=== TASK ===
Using the listing below, set down each line from the line containing "nodes.update(hoses())" through the line containing "bpy.data.objects.remove(obj)", both ends included, exactly and with nothing added.

=== STORED DATA ===
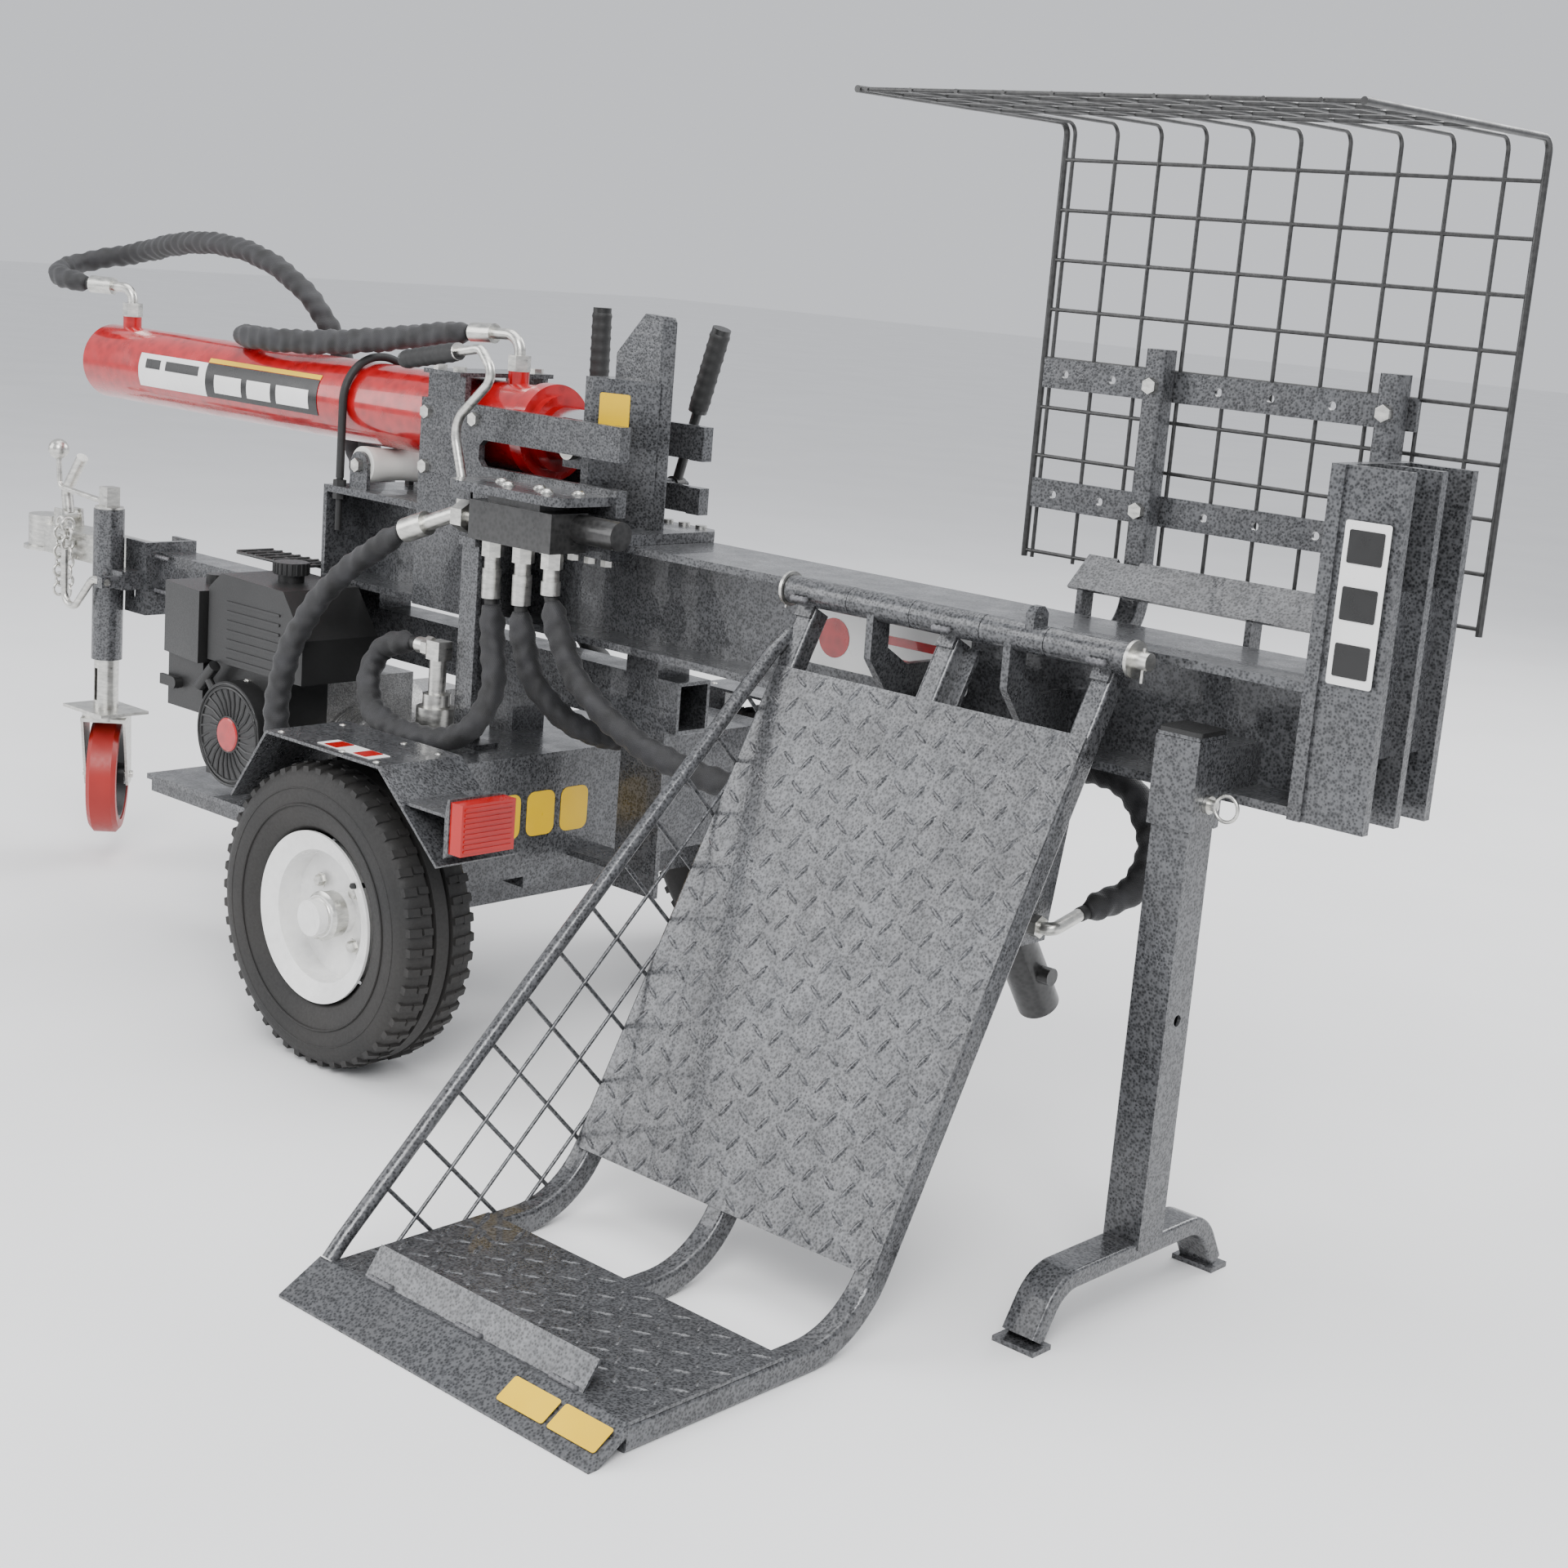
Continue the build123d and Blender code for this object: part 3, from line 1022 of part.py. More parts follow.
def table_decks():
    """Upper and lower chequered plates, the ramped lip and the raised angle stop."""
    upper = slab([on_table(TABLE_X0 + 18, 95, -5.98), on_table(TABLE_X0 + 18, 708, -5.98),
                  on_table(TABLE_X0 + 18, 708, -2), on_table(TABLE_X0 + 18, 95, -2)],
                 (TABLE_X1 - TABLE_X0 - 30, 0, 0))
    lower = block(TABLE_X0 + 18, TABLE_X1 - 12, -786, -568, TUBE + 0.02, TUBE + DECK_THICK)
    lip = slab_x([(-786, TUBE + DECK_THICK), (LIP_Y, 3), (LIP_Y, 0), (-826, 0), (-786, TUBE - 4)],
                 TABLE_X0, TABLE_X1 - 6)
    stop = slab_x([(-768, 32), (-764, 32), (-764, 50), (-744, 50), (-744, 54), (-768, 54)], -606, -273)
    stop = slab_x([(-778, 32), (-774, 32), (-758, 56), (-742, 46), (-740, 49), (-758, 61)], -606, -273)
    return [upper, lower + lip + stop]


def table_side():
    """Side rail along the table's left edge and the welded mesh under it."""
    top = Vector(RAIL_X, -160, 640)
    low = Vector(RAIL_X, -764, 50)
    side = bent_rod([(RAIL_X, -128, 662), tuple(top), tuple(low), (RAIL_X, -782, 30)], [16, 10], 9)
    lean = radians(TABLE_LEAN)
    along = (low - top).normalized()
    across = Vector(0, -along.Z, along.Y)
    floor = TUBE - 6
    for k in range(1, 13):
        here = top + along * (k * MESH_PITCH)
        out = sin(lean) * (here.Z - HINGE_Z) - cos(lean) * (here.Y - HINGE_Y)
        fall = cos(lean) * across.Y - sin(lean) * across.Z
        reach = min((out + 10) / fall, (floor - here.Z) / across.Z)
        side += rod(tuple(here + Vector(3, 0, 0)), tuple(here + Vector(3, 0, 0) + across * reach), WIRE_R)
    for k in range(1, 5):
        here = top + across * (k * MESH_PITCH)
        out = sin(lean) * (here.Z - HINGE_Z) - cos(lean) * (here.Y - HINGE_Y)
        rise = sin(lean) * along.Z - cos(lean) * along.Y
        begin = (-10 - out) / rise
        end = (floor - here.Z) / along.Z
        if end - begin > MESH_PITCH:
            first = here + along * begin + Vector(4.5, 0, 0)
            side += rod(tuple(first), tuple(here + along * end + Vector(4.5, 0, 0)), WIRE_R - 0.3)
    return side


def table_lug():
    """Two lug plates on the back of the table with the pin's stubs for the lift cylinder."""
    eye = on_lift(LIFT_X, LIFT_EYE_AT)
    pieces = []
    for side in (-1, 1):
        x0, x1 = sorted((LIFT_X + side * 15, LIFT_X + side * 21))
        back = [on_table(x0, 110, -6.02), on_table(x0, 215, -6.02), (x0, eye[1] + 16, eye[2] - 12),
                (x0, eye[1] + 20, eye[2] + 12)]
        lug = slab(back, (6, 0, 0))
        x0, x1 = sorted((LIFT_X + side * 14.5, LIFT_X + side * 27))
        lug += rod((x0, eye[1], eye[2]), (x1, eye[1], eye[2]), 9)
        pieces.append(lug)
    return pieces


def lift_barrel():
    """Barrel of the lift cylinder with its trunnions, its port and its gland."""
    barrel = pipe(on_lift(LIFT_X, 12), on_lift(LIFT_X, LIFT_LENGTH), LIFT_BARREL_R, 20)
    barrel += rod(on_lift(LIFT_X, 0), on_lift(LIFT_X, 14), LIFT_BARREL_R)
    barrel += pipe(on_lift(LIFT_X, LIFT_LENGTH - 22), on_lift(LIFT_X, LIFT_LENGTH - 1), 20.5, LIFT_ROD_R + FIT)
    pivot = on_lift(LIFT_X, LIFT_PIVOT_AT)
    for side in (-1, 1):
        trunnion = rod((LIFT_X + side * 22, pivot[1], pivot[2]), (LIFT_X + side * 41.5, pivot[1], pivot[2]), 9)
        barrel += trunnion
    vent = on_lift(LIFT_X, 60)
    barrel += rod((LIFT_X + 22, vent[1], vent[2]), (LIFT_X + 40, vent[1], vent[2]), 11)
    return barrel


def lift_rod():
    """Chromed rod of the lift cylinder with its piston and its eye."""
    bar = rod(on_lift(LIFT_X, 20), on_lift(LIFT_X, 50), 19.95)
    bar += rod(on_lift(LIFT_X, 50), on_lift(LIFT_X, LIFT_EYE_AT - 10), LIFT_ROD_R)
    eye = on_lift(LIFT_X, LIFT_EYE_AT)
    bar += rod((LIFT_X - 12, eye[1], eye[2]), (LIFT_X + 12, eye[1], eye[2]), 18)
    return bar - rod((LIFT_X - 13, eye[1], eye[2]), (LIFT_X + 13, eye[1], eye[2]), 9.5)


def lift_hanger():
    """Two hanger plates from the beam's lower flange with the trunnion bores of the lift cylinder."""
    pivot = on_lift(LIFT_X, LIFT_PIVOT_AT)
    low = BEAM_TOP - BEAM_HEIGHT
    pieces = []
    for side in (-1, 1):
        x0, x1 = sorted((LIFT_X + side * 34, LIFT_X + side * 42))
        plate = slab_x([(pivot[1] - 24, pivot[2] - 22), (pivot[1] + 24, pivot[2] - 22),
                        (pivot[1] + 66, low - 0.02), (pivot[1] + 6, low - 0.02)], x0, x1)
        plate -= rod((x0 - 1, pivot[1], pivot[2]), (x1 + 1, pivot[1], pivot[2]), 9 + FIT)
        pieces.append(plate)
    return pieces


def hose_manifold():
    """Block on the beam's far side where the ram's hoses end."""
    x, y, z = MANIFOLD
    body = block(x - 60, x + 60, BEAM_HALF + 0.02, y + 20, z - 42, z + 42)
    for rise in (-20, 20):
        body += rod((x - 60, y, z + rise), (x - 96, y, z + rise), 12)
    return body + rod((x + 60, y, z), (x + 96, y, z), 12)


def hoses():
    """The free hydraulic hoses, each along its own route."""
    mx, my, mz = MANIFOLD
    ports = [(x, y, VALVE_Z0 - drop) for x, y, drop in VALVE_PORTS]
    routes = {
        "hose_ram_rear": [REAR_END, (-2404, -52, 960), (-2466, -34, 972), (-2492, 28, 988), (-2456, 88, 1004),
                          (-2386, 100, 1018), (-2290, 84, 1034), (-2160, 70, 1044), (-2020, 70, 1030),
                          (-1910, 90, 970), (-1850, 112, 870), (-1812, 122, 770), (-1752, 116, 690),
                          (-1692, my, mz + 20), (mx - 96, my, mz + 20)],
        "hose_ram_front": [FRONT_END, (-1480, -14, 950), (-1600, -26, 930), (-1740, -40, 914), (-1850, -54, 910),
                           (-1926, -42, 910), (-1956, 26, 908), (-1924, 92, 888), (-1860, 112, 820),
                           (-1820, 114, 734), (-1770, 112, 656), (-1700, my, mz - 20), (mx - 96, my, mz - 20)],
        "hose_inlet": [INLET_END, (-1400, -172, 662), (-1470, -200, 600), (-1506, -238, 512), (-1512, -256, 410),
                       (-1490, -254, 320), (-1440, -222, 268), (-1422, -140, 262), (-1426, -40, 272),
                       (-1440, 60, 300), (-1486, 126, 336), PUMP_END],
        "hose_return": [ports[0], (-1174, -150, 558), (-1146, -168, 490), (-1166, -206, 436), (-1232, -222, 426),
                        (-1308, -218, 430), (-1368, -204, 448), (-1390, -186, 496), (-1366, -172, 538),
                        RETURN_END],
        "hose_far": [ports[1], (-1120, -148, 560), (-1100, -120, 490), (-1066, -60, 446), (-1070, 20, 436),
                     (-1110, 92, 446), (-1190, 132, 470), (-1286, 140, 506), (-1330, 136, 582),
                     (-1380, my + 6, mz - 4), (mx + 96, my, mz)],
        "hose_lift": [ports[2], (-1050, -148, 590), (-1010, -140, 526), (-920, -124, 470), (-800, -100, 442),
                      (-670, -60, 436), (-550, 6, 456), (-460, 62, 500), (-380, 84, 536), (-306, 92, 528),
                      (-266, 100, 468), (-276, 96, 404), (-308, 72, 380), LIFT_PORT],
    }
    return {name: hose(name, points, HOSE_R) for name, points in routes.items()}


def build_nodes():
    """Every node of the log splitter as a list of solids."""
    nodes = {
        "main_beam": main_beam(),
        "foot_plate": foot_plate(),
        "lift_mounts": hinge_lugs() + lift_hanger(),
        "leg_sleeve": leg_sleeve(),
        "leg_pin": leg_pin(),
        "support_leg": [support_leg(), leg_cap()],
        "barrel_roller": barrel_roller(),
        "barrel_strap": barrel_strap(),
        "cylinder_barrel": cylinder_barrel(),
        "piston_rod": [piston_rod(), rod_eye()],
        "wedge": [wedge(), slide_plate()],
        "wedge_fasteners": wedge_fasteners(),
        "ram_bracket": ram_bracket(),
        "frame_fasteners": bracket_bolts() + guard_bolts() + [roller_bolt(), hinge_pin()],
        "guard_mesh": guard_mesh(),
        "guard_frame": guard_frame(),
        "oil_tank": oil_tank(),
        "tank_cap": tank_cap(),
        "chassis": chassis() + [tongue(), jockey_tube(), clamp_post()],
        "fenders": [fender(y) for y in WHEEL_YS],
        "tail_lights": tail_lights(),
        "coupler": [coupler()] + latch_lugs(),
        "coupler_latch": coupler_latch(),
        "safety_chains": safety_chains(),
        "caster_stem": caster_stem(),
        "jockey_crank": jockey_crank(),
        "clamp_handle": clamp_handle(),
        "caster_fork": caster_fork(),
        "caster_wheel": caster_wheel(),
        "caster_tread": caster_tread(),
        "engine_block": engine_block(),
        "engine_covers": [engine_shroud(), engine_tank(), air_filter()],
        "engine_levers": engine_levers(),
        "crankshaft": crankshaft(),
        "pull_handle": pull_handle(),
        "fuel_cap": fuel_cap(),
        "muffler": muffler(),
        "hydraulic_pump": hydraulic_pump(),
        "valve_stand": valve_stand() + lever_pivots(),
        "valve_body": valve_body(),
        "valve_spool": valve_spool(),
        "control_lever": control_lever(),
        "hose_fittings": cylinder_fittings() + valve_fittings() + tank_fittings() + [hose_manifold(), lift_fitting()],
        "table_frame": [table_frame()] + table_lug(),
        "table_decks": table_decks(),
        "table_side": table_side(),
        "lift_barrel": lift_barrel(),
        "lift_rod": lift_rod(),
    }
    for name, y in zip(("near", "far"), WHEEL_YS):
        nodes["rim_" + name] = wheel_rim(y)
        nodes["tyre_" + name] = tyre(y)
    for name, (x, y, lean) in zip(("a", "b"), FAR_LEVERS):
        nodes["far_lever_" + name] = far_lever(x, y, lean)
    nodes.update(hoses())
    return nodes


def solids_of(shape):
    shapes = shape if isinstance(shape, list) else [shape]
    found = []
    for item in shapes:
        found += item.solids()
    return found


def main():
    os.makedirs("parts", exist_ok=True)
    nodes = {name: Compound(solids_of(shape)) for name, shape in build_nodes().items()}
    box = Compound(list(nodes.values())).bounding_box()
    shift = Pos(-(box.min.X + box.max.X) / 2, -(box.min.Y + box.max.Y) / 2, -box.min.Z)
    print("shift", shift.position, "size", box.size)
    for name, shape in nodes.items():
        placed = (shift * shape).solids()
        export_step(placed[0] if len(placed) == 1 else Compound(placed), "parts/" + name + ".step")


main()
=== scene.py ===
import json
import math
import random
import bmesh
import bpy
from mathutils import Matrix, Vector


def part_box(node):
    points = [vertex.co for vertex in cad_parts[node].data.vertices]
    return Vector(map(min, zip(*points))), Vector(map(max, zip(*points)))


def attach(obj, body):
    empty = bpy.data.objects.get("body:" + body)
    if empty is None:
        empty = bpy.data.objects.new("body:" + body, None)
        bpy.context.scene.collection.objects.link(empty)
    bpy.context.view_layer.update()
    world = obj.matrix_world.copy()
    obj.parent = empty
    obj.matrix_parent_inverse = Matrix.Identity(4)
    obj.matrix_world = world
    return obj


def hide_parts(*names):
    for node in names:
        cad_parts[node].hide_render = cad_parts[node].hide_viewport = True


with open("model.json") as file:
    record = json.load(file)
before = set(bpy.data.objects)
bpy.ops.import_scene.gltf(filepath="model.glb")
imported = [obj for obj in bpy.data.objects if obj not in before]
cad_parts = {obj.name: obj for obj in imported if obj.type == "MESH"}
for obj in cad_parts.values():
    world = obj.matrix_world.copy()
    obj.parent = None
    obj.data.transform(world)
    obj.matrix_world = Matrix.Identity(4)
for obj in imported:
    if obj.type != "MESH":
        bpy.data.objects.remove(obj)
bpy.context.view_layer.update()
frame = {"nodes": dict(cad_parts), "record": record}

random.seed(7)
NODES = frame["nodes"]
SLOT_OF = {s["node"]: s["material_slot"] for s in frame["record"]["subparts"]}
# From the CAD layout to the row frame, in millimetres. Typed in: moving the part needs it changed.
SHIFT = Vector((1243.5, 148.0, 0.0))


def at(x, y, z):
    """A point of the machine's own millimetre layout, in the row frame in metres."""
    return (Vector((x, y, z)) + SHIFT) / 1000


# ---- Materials ----------------------------------------------------------------------------------
def new_mat(name, color, rough, metal=0.0, coat=0.0):
    m = bpy.data.materials.new(name)
    m.use_nodes = True
    nt = m.node_tree
    p = nt.nodes["Principled BSDF"]
    p.inputs["Base Color"].default_value = (*color, 1)
    p.inputs["Roughness"].default_value = rough
    p.inputs["Metallic"].default_value = metal
    p.inputs["Coat Weight"].default_value = coat
    return m, nt, p


def coords(nt, scale=(1, 1, 1)):
    tc = nt.nodes.new("ShaderNodeTexCoord")
    mp = nt.nodes.new("ShaderNodeMapping")
    mp.inputs["Scale"].default_value = scale
    nt.links.new(tc.outputs["Object"], mp.inputs["Vector"])
    return mp.outputs["Vector"]


def noise(nt, vec, scale, detail=4.0, rough=0.5):
    n = nt.nodes.new("ShaderNodeTexNoise")
    n.inputs["Scale"].default_value = scale
    n.inputs["Detail"].default_value = detail
    n.inputs["Roughness"].default_value = rough
    nt.links.new(vec, n.inputs["Vector"])
    return n.outputs["Fac"]


def voronoi(nt, vec, scale, feature="F1"):
    n = nt.nodes.new("ShaderNodeTexVoronoi")
    n.feature = feature
    n.inputs["Scale"].default_value = scale
    nt.links.new(vec, n.inputs["Vector"])
    return n.outputs["Distance"]


def ramp(nt, fac, stops):
    r = nt.nodes.new("ShaderNodeValToRGB")
    el = r.color_ramp.elements
    while len(el) < len(stops):
        el.new(0.5)
    for e, (pos, col) in zip(el, stops):
        e.position = pos
        e.color = (*col, 1) if len(col) == 3 else col
    nt.links.new(fac, r.inputs["Fac"])
    return r.outputs["Color"]


def bump(nt, p, height, strength, distance=0.001):
    b = nt.nodes.new("ShaderNodeBump")
    b.inputs["Strength"].default_value = strength
    b.inputs["Distance"].default_value = distance
    nt.links.new(height, b.inputs["Height"])
    nt.links.new(b.outputs["Normal"], p.inputs["Normal"])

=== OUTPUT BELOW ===
    nodes.update(hoses())
    return nodes


def solids_of(shape):
    shapes = shape if isinstance(shape, list) else [shape]
    found = []
    for item in shapes:
        found += item.solids()
    return found


def main():
    os.makedirs("parts", exist_ok=True)
    nodes = {name: Compound(solids_of(shape)) for name, shape in build_nodes().items()}
    box = Compound(list(nodes.values())).bounding_box()
    shift = Pos(-(box.min.X + box.max.X) / 2, -(box.min.Y + box.max.Y) / 2, -box.min.Z)
    print("shift", shift.position, "size", box.size)
    for name, shape in nodes.items():
        placed = (shift * shape).solids()
        export_step(placed[0] if len(placed) == 1 else Compound(placed), "parts/" + name + ".step")


main()
=== scene.py ===
import json
import math
import random
import bmesh
import bpy
from mathutils import Matrix, Vector


def part_box(node):
    points = [vertex.co for vertex in cad_parts[node].data.vertices]
    return Vector(map(min, zip(*points))), Vector(map(max, zip(*points)))


def attach(obj, body):
    empty = bpy.data.objects.get("body:" + body)
    if empty is None:
        empty = bpy.data.objects.new("body:" + body, None)
        bpy.context.scene.collection.objects.link(empty)
    bpy.context.view_layer.update()
    world = obj.matrix_world.copy()
    obj.parent = empty
    obj.matrix_parent_inverse = Matrix.Identity(4)
    obj.matrix_world = world
    return obj


def hide_parts(*names):
    for node in names:
        cad_parts[node].hide_render = cad_parts[node].hide_viewport = True


with open("model.json") as file:
    record = json.load(file)
before = set(bpy.data.objects)
bpy.ops.import_scene.gltf(filepath="model.glb")
imported = [obj for obj in bpy.data.objects if obj not in before]
cad_parts = {obj.name: obj for obj in imported if obj.type == "MESH"}
for obj in cad_parts.values():
    world = obj.matrix_world.copy()
    obj.parent = None
    obj.data.transform(world)
    obj.matrix_world = Matrix.Identity(4)
for obj in imported:
    if obj.type != "MESH":
        bpy.data.objects.remove(obj)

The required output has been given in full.